As a fundamental problem in pattern recognition, graph matching
has found a variety of applications in the field of computer
vision. In graph matching, patterns are modeled as graphs and pattern
recognition amounts to finding a correspondence between the nodes of
different graphs. There are many ways in which the problem has been
formulated, but most can be cast in general as a quadratic assignment
problem, where a linear term in the objective function encodes node
compatibility functions and a quadratic term encodes edge
compatibility functions. The main research focus in this theme is
about designing efficient algorithms for solving approximately the
quadratic assignment problem, since it is NP-hard.

In this
paper, we turn our attention to the complementary problem: how to
estimate compatibility functions such that the solution of the
resulting graph matching problem best matches the expected solution
that a human would manually provide.
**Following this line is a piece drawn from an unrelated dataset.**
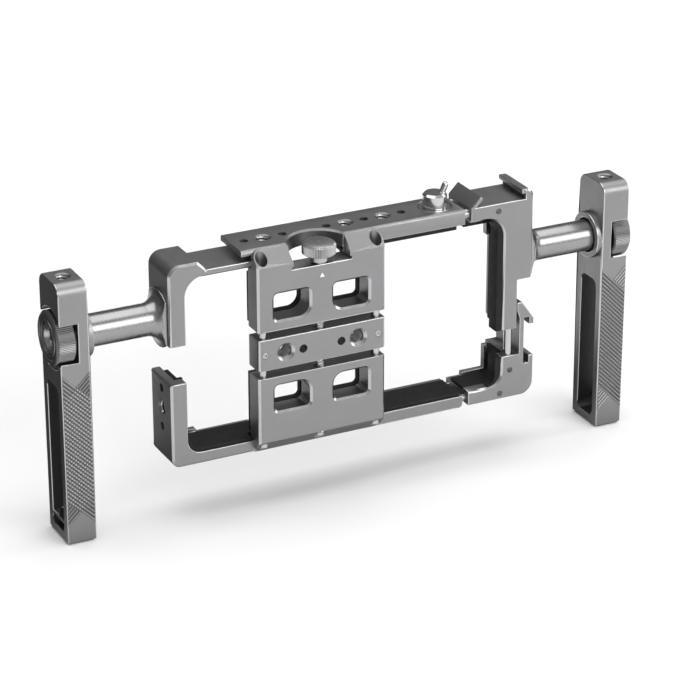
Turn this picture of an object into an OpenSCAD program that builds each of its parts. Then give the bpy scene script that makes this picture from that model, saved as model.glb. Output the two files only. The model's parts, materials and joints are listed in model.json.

We present a method for learning
graph matching: the training examples are pairs of graphs and the
“labels” are matchings between pairs of graphs. We present
experimental results with real image data which give evidence that
learning can improve the performance of standard graph matching
algorithms. In particular, it turns out that linear assignment with
such a learning scheme may improve over state-of-the-art quadratic
assignment relaxations. This finding suggests that for a range of
problems where quadratic assignment was thought to be essential for
securing good results, linear assignment, which is far more ef icient,
could be just sufficient if learning is performed. This enables
speed-ups of graph matching by up to 4 orders of magnitude while
retaining state-of-the-art accuracy.